As the world’s largest exporter, China’s growth depends substantially on its export sector. Any strong revaluation could hurt this industry, which accounted for roughly 27 per cent of Gross Domestic Product in 2009.

“It is in nobody’s interest – China’s, the United States’ or other countries’ – to see big ups in the renminbi (yuan) or big downs in the dollar,” Vice Commerce Minister Zhong Shan told the U.S. Chamber of Commerce in Washington on Wednesday.

“There is no need for us to discuss if it (the yuan) should be appreciated. What we should be concerned about is when and how it is,” Wu Xiaoqiu, assistant president of Renmin University and director of China’s Finance and Securities Institute, said in an interview with IPS. “The government needs to consider the competitiveness of companies in labour-intensive sectors,” he said.

The leading business publication ‘The 21st Century Business Herald’ reports that several government ministries, including the ministries of commerce and information, have been conducting pressure tests to gauge the impact of appreciation in key labour-intensive sectors, but none of their findings have yet been made public.

“Most export companies would rather have the yuan appreciate in one go rather than face the uncertainty of guessing the timing and the degree of gradual appreciation,” said Zhang Bin, a researcher at the Institute of World Economics and Politics, Chinese Academy of Social Sciences.

But Zhang expressed concern that some exporters might report fake figures in order to protect their own interests.

China’s export industry suffered in the wake of the economic crisis, and while numbers picked up near the end of last year, Chinese officials are now suggesting that March 2010 could be the first month since 2004 that the value of the country’s imports exceeded that of its exports.

Cheaper competition from developing nations such as Vietnam and Bangladesh, along with a 2008 labour law that increases wages across China, has already hurt the Chinese export industry. Talk of a revaluation is seen by some as a hurdle too far.

“In the words of some of our members, the United States is ‘sharpening its knives and has a murderous air about it,’” said Zhang Yujing, president of the China Chamber of Commerce for Import and Export of Machinery and Electronic goods, at a press conference last week. “I expect many companies won’t be able to bear an appreciation now.”

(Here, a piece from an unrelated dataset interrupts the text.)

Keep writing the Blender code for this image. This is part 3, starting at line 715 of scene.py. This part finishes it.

Zhou Dewen, vice president of the China Middle and Small Enterprises Association, told the ‘Oriental Morning Post’ that the Chinese government should withstand pressure from abroad for at least two or three years.

“If the government fails, a large amount of middle and small Chinese enterprises, which have suffered from the ongoing financial crisis, will be closed and the workers will lose their jobs,” he said in an interview published in the ‘Post’ this week.

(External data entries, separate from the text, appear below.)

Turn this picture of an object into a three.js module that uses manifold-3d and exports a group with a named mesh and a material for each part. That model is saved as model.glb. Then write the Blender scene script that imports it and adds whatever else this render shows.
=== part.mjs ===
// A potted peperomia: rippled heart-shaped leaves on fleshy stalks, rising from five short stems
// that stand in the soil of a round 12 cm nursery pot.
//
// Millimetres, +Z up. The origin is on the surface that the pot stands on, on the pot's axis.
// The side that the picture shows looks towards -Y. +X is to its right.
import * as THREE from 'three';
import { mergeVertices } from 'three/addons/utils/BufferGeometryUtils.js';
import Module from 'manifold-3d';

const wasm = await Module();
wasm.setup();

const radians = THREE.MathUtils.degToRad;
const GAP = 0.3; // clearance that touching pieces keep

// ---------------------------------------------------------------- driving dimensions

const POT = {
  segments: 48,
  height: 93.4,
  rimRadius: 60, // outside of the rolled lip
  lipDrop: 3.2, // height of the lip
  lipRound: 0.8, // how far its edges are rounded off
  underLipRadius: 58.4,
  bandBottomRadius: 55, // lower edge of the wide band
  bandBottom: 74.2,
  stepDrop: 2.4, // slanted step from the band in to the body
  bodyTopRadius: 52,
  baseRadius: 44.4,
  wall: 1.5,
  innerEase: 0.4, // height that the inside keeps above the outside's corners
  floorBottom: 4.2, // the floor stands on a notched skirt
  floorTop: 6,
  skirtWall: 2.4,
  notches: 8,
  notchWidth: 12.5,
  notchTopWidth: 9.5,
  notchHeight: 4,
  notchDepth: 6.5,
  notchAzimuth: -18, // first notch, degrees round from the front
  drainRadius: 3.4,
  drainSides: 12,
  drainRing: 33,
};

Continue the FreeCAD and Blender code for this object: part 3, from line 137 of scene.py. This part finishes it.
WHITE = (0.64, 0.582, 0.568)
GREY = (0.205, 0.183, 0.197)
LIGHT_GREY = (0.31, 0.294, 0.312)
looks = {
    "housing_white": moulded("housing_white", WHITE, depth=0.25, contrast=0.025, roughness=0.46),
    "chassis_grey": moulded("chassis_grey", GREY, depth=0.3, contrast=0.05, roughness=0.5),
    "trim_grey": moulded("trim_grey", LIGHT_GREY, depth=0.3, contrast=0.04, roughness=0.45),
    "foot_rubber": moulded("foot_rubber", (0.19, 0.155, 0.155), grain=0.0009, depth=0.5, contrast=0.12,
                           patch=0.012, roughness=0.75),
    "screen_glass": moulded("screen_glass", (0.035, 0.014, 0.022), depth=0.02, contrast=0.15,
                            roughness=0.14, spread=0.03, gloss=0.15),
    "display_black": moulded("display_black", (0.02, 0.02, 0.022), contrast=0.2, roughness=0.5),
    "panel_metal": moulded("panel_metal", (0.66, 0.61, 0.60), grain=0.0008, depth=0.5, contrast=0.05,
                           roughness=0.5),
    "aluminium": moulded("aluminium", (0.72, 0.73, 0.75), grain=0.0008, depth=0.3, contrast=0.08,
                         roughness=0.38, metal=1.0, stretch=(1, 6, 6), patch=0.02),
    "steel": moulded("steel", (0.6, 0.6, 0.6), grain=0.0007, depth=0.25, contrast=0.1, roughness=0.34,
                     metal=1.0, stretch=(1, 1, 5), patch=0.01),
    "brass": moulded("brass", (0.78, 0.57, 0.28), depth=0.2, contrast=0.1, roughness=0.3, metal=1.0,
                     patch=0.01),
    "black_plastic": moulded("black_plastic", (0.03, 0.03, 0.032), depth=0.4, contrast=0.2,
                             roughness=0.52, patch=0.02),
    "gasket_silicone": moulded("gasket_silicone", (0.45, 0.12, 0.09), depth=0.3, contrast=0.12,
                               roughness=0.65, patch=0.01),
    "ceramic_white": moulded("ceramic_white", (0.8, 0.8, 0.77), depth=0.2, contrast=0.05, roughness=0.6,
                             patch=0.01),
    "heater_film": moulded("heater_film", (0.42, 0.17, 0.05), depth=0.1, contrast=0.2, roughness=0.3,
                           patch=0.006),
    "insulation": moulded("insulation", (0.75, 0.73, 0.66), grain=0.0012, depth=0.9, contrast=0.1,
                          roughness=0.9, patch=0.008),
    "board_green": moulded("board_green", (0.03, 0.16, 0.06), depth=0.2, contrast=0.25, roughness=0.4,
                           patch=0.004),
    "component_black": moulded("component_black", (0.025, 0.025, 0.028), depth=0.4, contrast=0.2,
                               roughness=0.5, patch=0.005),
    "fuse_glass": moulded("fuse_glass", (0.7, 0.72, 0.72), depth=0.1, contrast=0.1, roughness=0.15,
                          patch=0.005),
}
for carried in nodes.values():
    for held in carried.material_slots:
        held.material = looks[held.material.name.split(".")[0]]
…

Not all share Zhou’s pessimistic view.

“An appreciation will hurt exports. But if appreciation is gradual and modest (we are talking about five to six percent here), I think the impact should be relatively small,” Wang Tao, head of China Economic Research for Union Bank of Switzerland (UBS) Investment Bank here, told IPS.

Wang suggested that yuan appreciation, along with more flexibility, can help promote domestic consumption in China, and divert investment from export-oriented industries.

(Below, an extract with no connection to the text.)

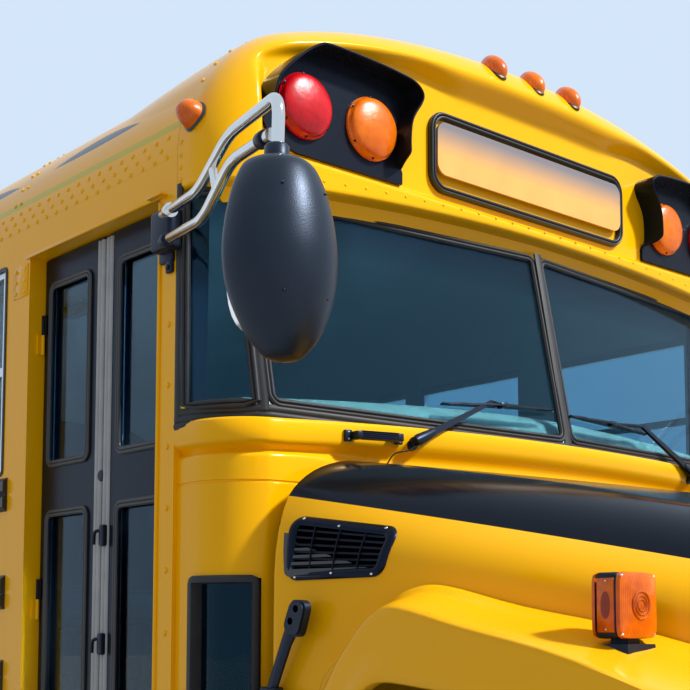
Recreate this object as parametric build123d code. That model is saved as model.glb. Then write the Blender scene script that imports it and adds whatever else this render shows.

Chinese exporters are estimated to make a return of three to five percent on sales. Any substantial appreciation of the yuan could see the closure of many factories and would add to China’s unemployment rate, which a recent China Academy of Social Sciences report put at 9.4 percent.

It would also force the raising of export prices, which would in turn affect U.S. consumers, by far the largest buyer of China-made products.

Decades of free spending by U.S. consumers has left the U.S.-China trade deficit standing at roughly 227 billion dollars, down from a high of 268 billion dollars in 2008.

Chinese state media and many of its politicians have suggested that the U.S. government is merely looking for someone else to blame for its current woes. “They should not blame the problems they have by finding a scapegoat in China,” China’s new ambassador to the United Nations, He Yafei, told a briefing in Geneva earlier this month.